C’est le mythe d’une Suisse identifiée à  ses montagnes. La ville n’existe pas, ou plutôt elle est négativement connotée dans les vains bruits de la plaine. Le texte construit donc une opposition sur un axe qui s’inscrit dans la proximité de Dieu: les concepts d’âme, de nature, de beauté, de bonheur, de sérénité. C’est aussi une vision paradoxalement aristocratique: ceux qui produisent de vains bruits, ce sont quand même des gens qui travaillent (et qui font peut-être vivre le pays). Tout ça n’est pas très protestant! Là  où il y a une résonnance avec les textes les plus anciens de nombreuses civilisations (bibliques, grecs etc.), c’est l’idée qu’une montagne peut être la résidence d’un ou de plusieurs dieux .

Mais il y a d’autres assertions hétérodoxes (du point de vue authentiquement protestant):

Un protestant (avec Paul) rechignerait à  mettre en avant sa propre piété. Avoir la foi, être croyant, c’est accueillir avec gratitude un don qu’on n’a pas mérité, qu’on ne peut surtout pas mériter par sa piété. De la même façon, il est funeste de laisser entendre que Dieu accordera sa bénédiction en raison du fait de lui avoir offert des coeurs pieux. C’est le fameux do ut des du paganisme, c’est la pensée magique: je donne pour qu’on me donne en retour, la divinité est quelque chose que je peux manipuler.

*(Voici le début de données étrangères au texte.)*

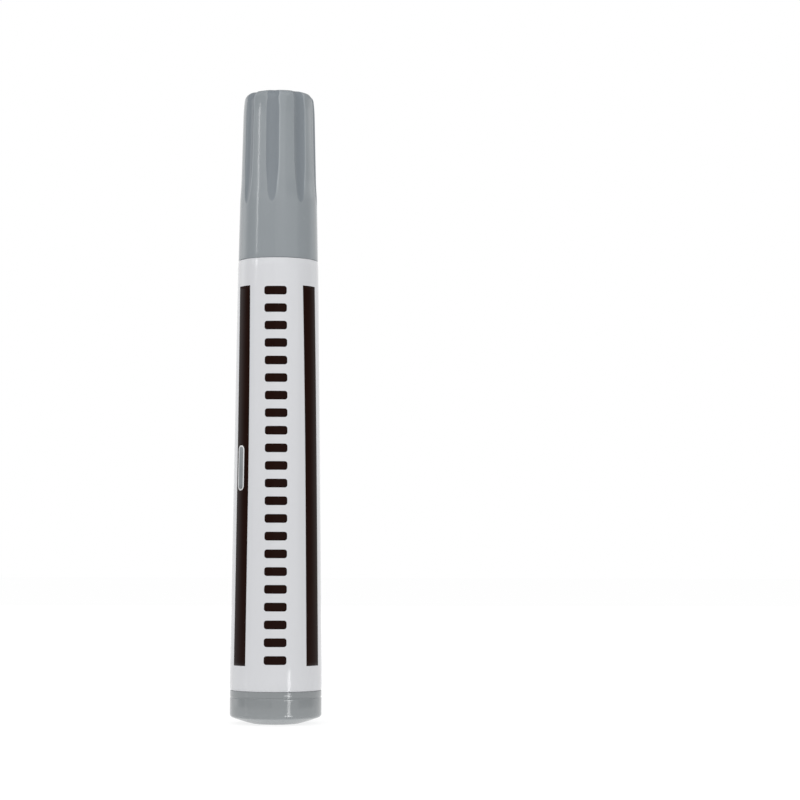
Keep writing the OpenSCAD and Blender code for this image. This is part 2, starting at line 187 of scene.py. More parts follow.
def mouldedPlastic(name, look):
    # Moulded plastic: clouded colour, faint streaks along the piece, fine grain, and small scuffs
    q = {**plasticFinish, **look}
    material, tree, place = newMaterial(name)
    clouds = tree.noise(place, q["cloudScale"], detail=3.0)
    streaks = tree.noise(tree.drawn(place, q["drawn"]), q["streakScale"])
    grain = tree.noise(place, q["grainScale"], detail=3.0, rough=0.6)
    scuffs = tree.noise(place, q["scuffScale"], detail=5.0, rough=0.7)
    worn = tree.ramp(scuffs, q["scuffEnds"], 0.0, q["scuff"], kind="LINEAR")
    base = linear(*q["colour"])
    tint = tree.blend(clouds * q["clouds"] + streaks * q["streaks"],
                      shade(base, 1.0 - q["spread"]), shade(base, 1.0 + q["spread"]))
    tint = tree.blend(worn, tint, shade(base, q["scuffPale"]))
    rough = q["rough"] + (grain - 0.5) * q["grainRough"] + worn * q["scuffRough"]
    if "flute" in q:  # the flutes get a rougher finish and a darker colour that is painted shade, and their right rims a painted highlight
        matt = tree.add("ShaderNodeAttribute", {"attribute_name": "inFlute"}, out="Fac")
        rim = tree.add("ShaderNodeAttribute", {"attribute_name": "onRim"}, out="Fac")
        tint = tree.blend(matt * (q["mattLeast"] + clouds * q["mattSpread"]), tint, linear(*q["flute"]))
        # paler rims: a painted highlight along each flute's right edge
        tint = tree.blend(rim * q["rim"], tint, shade(base, q["rimHighlightPale"]))
        rough = rough + matt * q["fluteRough"]
    tree.finish(tint, rough, grain + streaks * q["streakHeight"], q["grain"], q["depth"], {"IOR": q["ior"]})
    return material


looks = {name: mouldedPlastic(name, look) for name, look in plasticLooks.items()}
print("plastics made")

labelLook = {"white": (217, 218, 221), "dark": 0.985, "pale": 1.01, "rough": 0.14, "ripple": 0.08,
             "mottleScale": 1500.0, "mottleRough": 0.08, "mottleHeight": 0.15, "rippleScale": 70.0,
             "depth": 0.03, "ior": 1.5}


def labelFilmMaterial():
    # Printed film: near-white ink with a faint mottle, and a slow ripple where the film follows the barrel
    q = labelLook
    material, tree, place = newMaterial("labelFilm")
    mottle = tree.noise(place, q["mottleScale"], detail=3.0)
    ripple = tree.noise(place, q["rippleScale"], detail=1.0)
    base = linear(*q["white"])
    tint = tree.blend(mottle * 0.5 + ripple * 0.5, shade(base, q["dark"]), shade(base, q["pale"]))
    tree.finish(tint, q["rough"] + (mottle - 0.5) * q["mottleRough"], ripple + mottle * q["mottleHeight"],
                q["ripple"], q["depth"], {"IOR": q["ior"]})
    return material


inkLooks = {
    "brownInk": {"colour": (30, 13, 8), "rough": 0.16},
    "whiteInk": {"colour": (226, 227, 228), "rough": 0.35},
    "greyInk": {"colour": (138, 142, 145), "rough": 0.35},
}
inkFinish = {"dotScale": 5200.0, "patchScale": 260.0, "dark": 0.85, "pale": 1.2, "patchRough": 0.1,
             "grain": 0.15, "depth": 0.01, "ior": 1.45, "shine": 0.05}


def inkMaterial(name, look):
    # Screen-printed ink: a dense film with a fine dot grain that breaks its gloss
    q = inkFinish
    material, tree, place = newMaterial(name)
    dots = tree.add("ShaderNodeTexVoronoi", {"feature": "F1"}, {"Vector": place, "Scale": q["dotScale"]})
    patches = tree.noise(place, q["patchScale"], detail=3.0)
    base = linear(*look["colour"])
    tint = tree.blend(patches, shade(base, q["dark"]), shade(base, q["pale"]))
    tree.finish(tint, look["rough"] + (patches - 0.5) * q["patchRough"], dots, q["grain"], q["depth"],
                {"IOR": q["ior"], "Specular IOR Level": q["shine"]})
    return material


fibreLooks = {
    "nibFelt": {"pale": (118, 122, 125), "dark": (92, 96, 99), "drawn": 0.35},
    "coreFibre": {"pale": (196, 199, 201), "dark": (142, 146, 149), "drawn": 0.02},
}
fibreFinish = {"strandScale": 4200.0, "blotchScale": 500.0, "fleckEnds": (0.35, 0.65), "flecks": 0.7,
               "blotches": 0.3, "rough": 0.95, "fleckSmooth": 0.1, "strandHeight": 0.7, "depth": 0.06,
               "shine": 0.2}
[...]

L’idée d’une proximité de Dieu conditionnée par la nature m’est suspecte. Soit on dira que l’aliénation universelle des humains signifie qu’ils sont pareillement loin (coupés) de la source de leur être, soit on dira que Dieu est pareillement proche de tout être, soit on dira que Dieu se rend proche de qui il veut. Il est vrai que le père du protestantisme libéral a fondé toute sa dogmatique sur le sentiment que l’être humain a de sa finitude et de ce fait de sa dépendance à  l’égard d’un pourvoyeur de son être. Dans ce sens, le rapport à  la nature peut jouer un rôle…

L’idée que la foudre est la voix de Dieu est évidemment importante dans l’Ancien Testament. Mais cette conception a été transcendée dans l’Ancien Testament déjà  avec l’histoire du prophète Elie qui a droit à  une théophanie. [3] Or il est rapporté que Dieu n’était ni dans le vent fort, ni dans le tremblement de terre, ni dans le feu qui le précédaient – mais qu’Elie l’a reconnu dans le bruissement d’un souffle ténu.[4]

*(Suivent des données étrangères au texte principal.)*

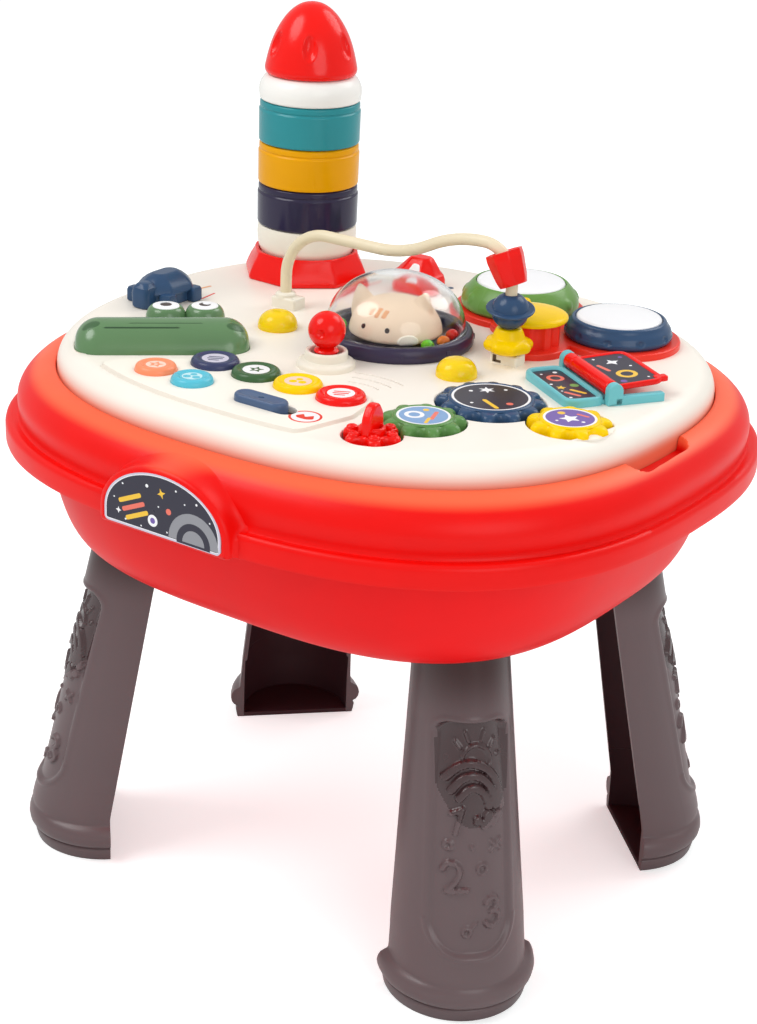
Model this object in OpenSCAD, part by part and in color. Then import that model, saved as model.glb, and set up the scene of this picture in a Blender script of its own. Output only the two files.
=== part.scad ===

Dans ce sens, ce qui dans ce cantique exalte la sérénité a aussi du bon, quand même. De la même manière, je suis attaché à  sa tonalité foncièrement pacifique, autrement dit dépourvue de références martiales. Il y a une humilité qui sonne juste et qui m’est touchante. C’est la superposition d’un mythe commun et d’un élément minimal de foi commune (dans laquelle un juif ou un musulman devraient pouvoir se retrouver). Ce chant est plein d’optimisme ou plutôt d’espérance. Cette attitude ne correspond pas à  une présomption qui enferme mais à  une confiance en une supérieure bienveillance. Enfin, cet hymne correspond indubitablement à  ce que bien des Suisses, citadins ou non, peuvent encore aujourd’hui éprouver dans les paysages auxquels ils sont légitimement attachés, en y mettant d’autres mots ou pas de mots du tout.

Notes

[1] ou fisking

[2] Pour une brève histoire de cet hymne, voir le site de l’administration fédérale

[3] 1 Rois ch.19

[4] Une autre interprétation, moins archaïsante, serait que la foudre représente le malheur, au-delà  duquel le croyant pressent la présence divine comme puissance protectrice.